Friday 8 July 2016

tracking the sun

Isn't it gorgeous? It's the plane Solar Impulse Si2 coming into land at Kalealoa Airport in Hawaii [video] on one of the 15 legs of its round the world trip flying only on solar power and Lithium-ion batteries.  The plane started the voyage when it flew from Abu Dhabi to Muscat on 9th March last year: it's 770km and the flight took 13 hours at a respectable Model-T ford speed of 60km/h. Solar Impulse has a wingspan of 63m - about the same as and Airbus 340.  But everything else is different:
Spec Si2 A340
People carried 0+1crew 420+crew
Fuel tonnes 0 195
Laden Wt tonnes 2 370
Cruisin' speed km/h 60 881
Solar impulse is neither fast, nor capacious but it's carbon foot-print is small. In June the plane flew from New York to Seville in Spain arriving there after 3 days in the air on 23rd June 2016.  The pilots (one at a time: no pilot-to-copilot chatter) and project leaders are AndrĂ© Borschberg and Bertrand Piccard.  You may remember this Piccard as one of the two pilots who circumnavigated the Earth in a balloon Breitling Orbiter 3 in 1999.

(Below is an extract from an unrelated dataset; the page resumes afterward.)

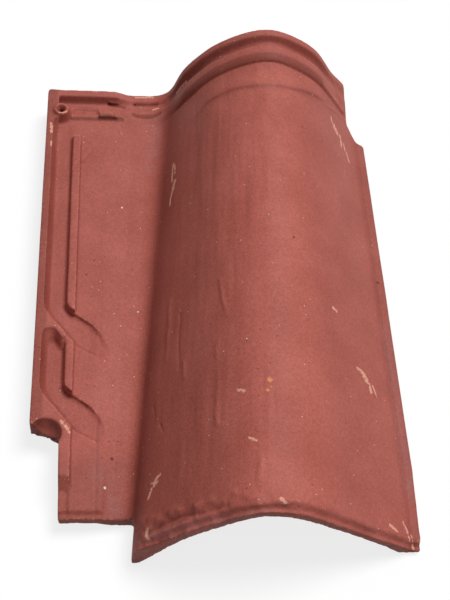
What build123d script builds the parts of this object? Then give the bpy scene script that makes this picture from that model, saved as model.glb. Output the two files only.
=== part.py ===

He is the third generation of Piccards to break records.  His Grandfather Auguste took a balloon higher above the Earth than anyone else before in 1931 and then broke his own record the following year. It wasn't solely as a dare: he gathered new information about cosmic rays from far above the breathable atmosphere.  His final height of 23,000m was nearer 3x the height of Everest than 2x.  Auguste's son and Bertrand's father, Jacques Piccard went down and down. He plunged a bathyscaphe Trieste to a depth of 11.7km and settled on the floor of the Mariana Trench in the Western Pacific.  You can't get lower than that. Those Piccards! The motto for the Olympics is Citius, Altius, Fortius, Faster, Higher, Stronger.  Maybe theirs should be higher, lower, cheaper. Although nobody is claiming the ultra-high-tech Si2 is cheap. but it is trying to be a prototype for a different way of travelling.  Less noise, smaller foot-print, slower.  As Bertrand Piccard put it "I went in search of new ideas blowing in the wind, to try and live better on Earth in my roles as doctor and human being."

Circumnavigations? Si2 aims to complete the round-trip to Abu Dhabi within two years of starting, which is leisurely, but it could be slower: Steve Smith and Jason Lewis took 11 years; or could be faster it took Nellie Bly 72 days.  Of course Dick Rutan and Jeana Yeagar zipped around non-stop in 9 days just before Christmas 1986.

And yes Trekkies, there is a [tenuous] connexion between the Piccard family and Captain "Boldly Go" Picard.